Cheung durante a montagem da exposição em Curitiba: processo artesanal.

Cada vez que anuncia uma nova empreitada, a escultora chinesa Maria Cheung, 44, radicada em Foz do Iguaçu, deixa os que estão a sua volta de sobreaviso. Foi assim desde que começou a se firmar no circuito de artes plásticas do estado, no final dos anos 90. O motivo que faz com que tantos olhares se fixem nesta produção não se limita a uma mera curiosidade, dada a origem estrangeira da artista ou a dimensão quase sempre monumental das instalações que assina.

Maria, oriunda de uma cultura de silêncio e aniquilamento da mulher, faz uma arte que contraria heroicamente qualquer sorte de barbárie. E realiza tudo isso sem que em nenhum momento pareça estar usando sua biografia para chocar ou fazer bonito nas galerias e salões – espaços que com uma certa facilidade se rendem às idiossincrasias e ao efeito cosmético que as histórias pessoais tendem a provocar.

Curiosamente, parece ter sido da própria herança oriental da qual se distancia que Cheung retira um dos ensinamentos que dão uma grande maturidade a seu trabalho: o senso de coletividade. Logo de seu surgimento, a artista costumava produzir extensas séries em que pés moldados em cerâmicas eram acumulados em sacos plásticos, cestas de ovos, colunas vazadas. A mensagem era como uma bala enviada por um atirador de elite: certeira. Estavam ali, naquelas formas que se repetiam, as histórias de milhares de chinesas que tiveram os pés mutilados para satisfazer a um fetiche masculino.
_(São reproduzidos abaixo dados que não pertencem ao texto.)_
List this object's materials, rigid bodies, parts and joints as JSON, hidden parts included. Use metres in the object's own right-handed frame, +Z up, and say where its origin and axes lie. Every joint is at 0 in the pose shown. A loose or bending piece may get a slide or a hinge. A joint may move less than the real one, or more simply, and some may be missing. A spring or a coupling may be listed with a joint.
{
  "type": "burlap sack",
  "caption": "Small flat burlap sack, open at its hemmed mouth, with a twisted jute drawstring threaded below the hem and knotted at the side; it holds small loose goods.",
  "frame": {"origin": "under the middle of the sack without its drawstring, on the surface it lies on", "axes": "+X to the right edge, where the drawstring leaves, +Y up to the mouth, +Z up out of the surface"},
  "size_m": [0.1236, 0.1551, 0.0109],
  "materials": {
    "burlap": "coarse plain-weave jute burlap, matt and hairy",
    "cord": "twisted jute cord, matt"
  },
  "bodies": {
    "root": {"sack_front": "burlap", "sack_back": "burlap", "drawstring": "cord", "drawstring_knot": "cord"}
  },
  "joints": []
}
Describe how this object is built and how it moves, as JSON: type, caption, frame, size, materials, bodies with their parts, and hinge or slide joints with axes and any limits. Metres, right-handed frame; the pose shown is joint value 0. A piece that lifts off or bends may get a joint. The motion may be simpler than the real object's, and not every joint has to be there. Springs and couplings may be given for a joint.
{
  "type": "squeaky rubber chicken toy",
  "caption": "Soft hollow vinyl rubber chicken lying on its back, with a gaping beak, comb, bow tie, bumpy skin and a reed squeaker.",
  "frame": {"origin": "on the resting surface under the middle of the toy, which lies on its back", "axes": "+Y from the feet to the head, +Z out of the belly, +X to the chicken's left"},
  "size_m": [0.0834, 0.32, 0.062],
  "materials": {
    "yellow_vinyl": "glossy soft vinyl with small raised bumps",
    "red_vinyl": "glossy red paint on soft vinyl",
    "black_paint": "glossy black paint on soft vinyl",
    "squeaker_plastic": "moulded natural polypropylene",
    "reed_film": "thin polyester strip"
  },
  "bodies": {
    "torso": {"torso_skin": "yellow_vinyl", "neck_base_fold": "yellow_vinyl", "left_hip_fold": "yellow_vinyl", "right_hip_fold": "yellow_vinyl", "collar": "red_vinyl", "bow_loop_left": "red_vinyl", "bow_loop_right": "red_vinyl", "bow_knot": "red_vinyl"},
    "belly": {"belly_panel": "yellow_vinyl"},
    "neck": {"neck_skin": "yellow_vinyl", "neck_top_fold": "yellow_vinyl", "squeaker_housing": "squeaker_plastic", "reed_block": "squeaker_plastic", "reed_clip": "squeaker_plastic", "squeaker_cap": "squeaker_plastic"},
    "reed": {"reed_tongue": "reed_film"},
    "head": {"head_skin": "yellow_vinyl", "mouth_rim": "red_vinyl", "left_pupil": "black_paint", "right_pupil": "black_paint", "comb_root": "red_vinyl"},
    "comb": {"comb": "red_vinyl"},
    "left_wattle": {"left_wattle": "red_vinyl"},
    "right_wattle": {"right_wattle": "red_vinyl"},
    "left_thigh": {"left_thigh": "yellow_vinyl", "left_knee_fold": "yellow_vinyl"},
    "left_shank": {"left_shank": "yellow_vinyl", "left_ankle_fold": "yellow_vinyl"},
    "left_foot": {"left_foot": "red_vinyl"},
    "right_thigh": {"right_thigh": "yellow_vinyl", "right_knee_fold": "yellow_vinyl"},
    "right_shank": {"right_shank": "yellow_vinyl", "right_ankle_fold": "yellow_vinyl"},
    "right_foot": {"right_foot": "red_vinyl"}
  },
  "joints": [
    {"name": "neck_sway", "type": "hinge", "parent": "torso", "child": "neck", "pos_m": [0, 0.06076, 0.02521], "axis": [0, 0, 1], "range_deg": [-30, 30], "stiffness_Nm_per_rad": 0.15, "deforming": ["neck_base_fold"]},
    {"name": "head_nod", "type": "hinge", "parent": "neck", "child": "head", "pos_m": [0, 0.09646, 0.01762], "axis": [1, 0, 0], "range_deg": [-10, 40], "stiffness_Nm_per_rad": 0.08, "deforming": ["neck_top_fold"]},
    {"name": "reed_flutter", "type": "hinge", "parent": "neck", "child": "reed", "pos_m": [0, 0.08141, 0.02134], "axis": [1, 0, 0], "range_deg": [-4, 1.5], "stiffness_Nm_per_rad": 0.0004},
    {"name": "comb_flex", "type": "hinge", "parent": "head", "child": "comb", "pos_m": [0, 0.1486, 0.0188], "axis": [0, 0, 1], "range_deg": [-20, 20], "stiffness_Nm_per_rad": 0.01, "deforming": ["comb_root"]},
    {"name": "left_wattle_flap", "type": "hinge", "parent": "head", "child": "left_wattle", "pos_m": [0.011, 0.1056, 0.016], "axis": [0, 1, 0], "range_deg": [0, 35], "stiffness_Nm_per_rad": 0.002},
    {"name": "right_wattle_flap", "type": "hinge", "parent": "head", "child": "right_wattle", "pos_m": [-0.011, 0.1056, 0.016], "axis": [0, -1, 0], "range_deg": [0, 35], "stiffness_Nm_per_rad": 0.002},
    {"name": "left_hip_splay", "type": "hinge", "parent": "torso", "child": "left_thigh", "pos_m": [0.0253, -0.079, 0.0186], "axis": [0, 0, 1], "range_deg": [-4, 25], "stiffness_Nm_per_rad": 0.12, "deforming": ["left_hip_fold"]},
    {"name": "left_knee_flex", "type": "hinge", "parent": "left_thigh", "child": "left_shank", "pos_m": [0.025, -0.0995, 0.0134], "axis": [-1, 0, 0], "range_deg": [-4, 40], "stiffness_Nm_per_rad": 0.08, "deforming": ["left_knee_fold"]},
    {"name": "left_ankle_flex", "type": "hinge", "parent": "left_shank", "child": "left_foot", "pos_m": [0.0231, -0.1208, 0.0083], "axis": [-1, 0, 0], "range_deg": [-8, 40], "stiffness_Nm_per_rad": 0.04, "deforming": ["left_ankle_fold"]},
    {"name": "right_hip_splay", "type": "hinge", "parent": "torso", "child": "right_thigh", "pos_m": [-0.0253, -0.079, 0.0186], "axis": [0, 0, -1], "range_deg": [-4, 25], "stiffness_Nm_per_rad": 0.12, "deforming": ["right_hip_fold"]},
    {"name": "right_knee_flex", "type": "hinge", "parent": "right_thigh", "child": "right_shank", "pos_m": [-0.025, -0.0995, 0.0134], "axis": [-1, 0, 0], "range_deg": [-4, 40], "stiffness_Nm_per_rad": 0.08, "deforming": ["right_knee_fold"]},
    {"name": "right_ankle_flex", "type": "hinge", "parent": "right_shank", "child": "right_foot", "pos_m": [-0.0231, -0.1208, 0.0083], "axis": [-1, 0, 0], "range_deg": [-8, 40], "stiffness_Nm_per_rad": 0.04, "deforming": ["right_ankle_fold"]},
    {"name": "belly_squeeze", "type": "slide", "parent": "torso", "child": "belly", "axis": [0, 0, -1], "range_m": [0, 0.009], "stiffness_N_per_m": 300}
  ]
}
Claro, aquele fato não estava na biografia de Maria, que chegou ao Brasil com sete anos de idade, se aculturou com uma velocidade meteórica, cursou uma faculdade e soube de “ouvir falar” as torturas a que eram submetidas suas antepassadas. Distante no tempo, contudo, as obras não perderam a força nem escorregaram na artificialidade. Graças a um simples detalhe: ao moldar pezinhos semelhantes aos que estiveram apertados em tamancos de madeira, Cheung se propôs a uma arqueologia do sofrimento feminino, lembrando que cada mulher carrega na pele certas informações, não importando o quanto seus olhos sejam puxados. O resultado tinha a estranheza das melhores e das piores coisas da vida: sedução com amargor; beleza com horror.

Hoje, quando abrir a mostra Fogo na Boca, na Sala Arte, Design & Cia. da UFPR, Maria Cheung estará dando mais um exemplo de até onde pode chegar sua habilidade em lidar com as contradições humanas. Em vez da imagem dos pés, sua matéria-prima agora são pedras – em especial brita, cimento e tijolo – elementos com os quais se remete à idéia de solidez, de predestinação e de perenidade. De tudo o que vai, as pedras são o que ficam para contar a história.
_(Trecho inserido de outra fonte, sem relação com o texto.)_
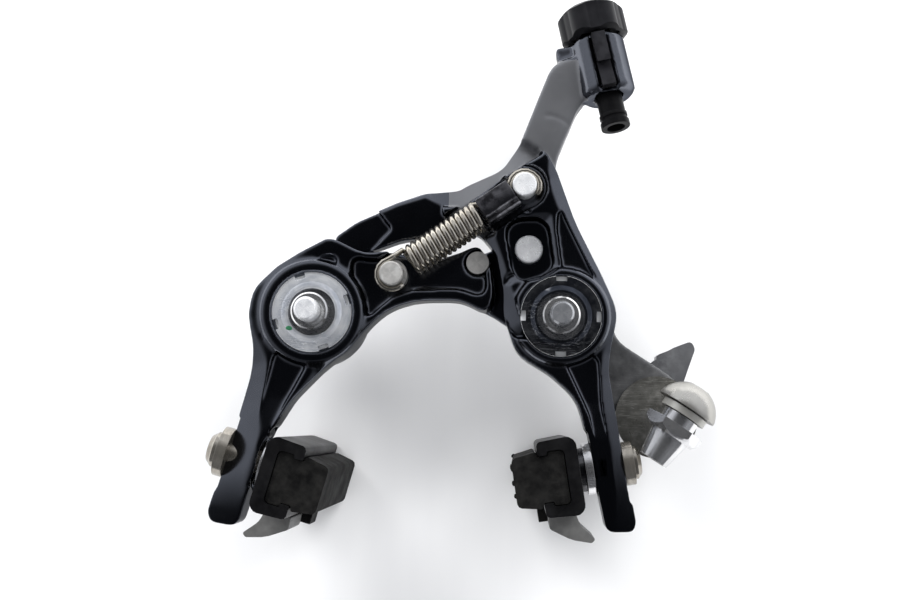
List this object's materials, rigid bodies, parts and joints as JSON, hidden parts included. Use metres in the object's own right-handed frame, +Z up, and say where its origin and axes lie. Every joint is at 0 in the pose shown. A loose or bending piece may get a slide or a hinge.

Ao acomodar esteles elementos em grandes círculos, sempre acompanhados de uma "boca" no centro, a artista forma crateras, entradas de vulcões, precipícios – como se estivesse convidando a entrar no túnel, descobrir o que se esconde por trás dos destroços. Nas palavras de Raul Córdula, que apresenta a exposição, “estes círculos de pedras são entradas para o mundo oculto da rocha (...) que nos lembra sempre que a matéria é tão eterna quanto o espírito”.

Se para meio entendedor meia palavra basta, não é nada difícil deduzir que da memória dos pés para a memória das pedras, outra coisa Cheung não faz senão dar mais um passo em direção ao outro, que é feito das mesmas coisas do que ela e a quem se dirige sempre com reverência. Sua arte é tão simples como isso.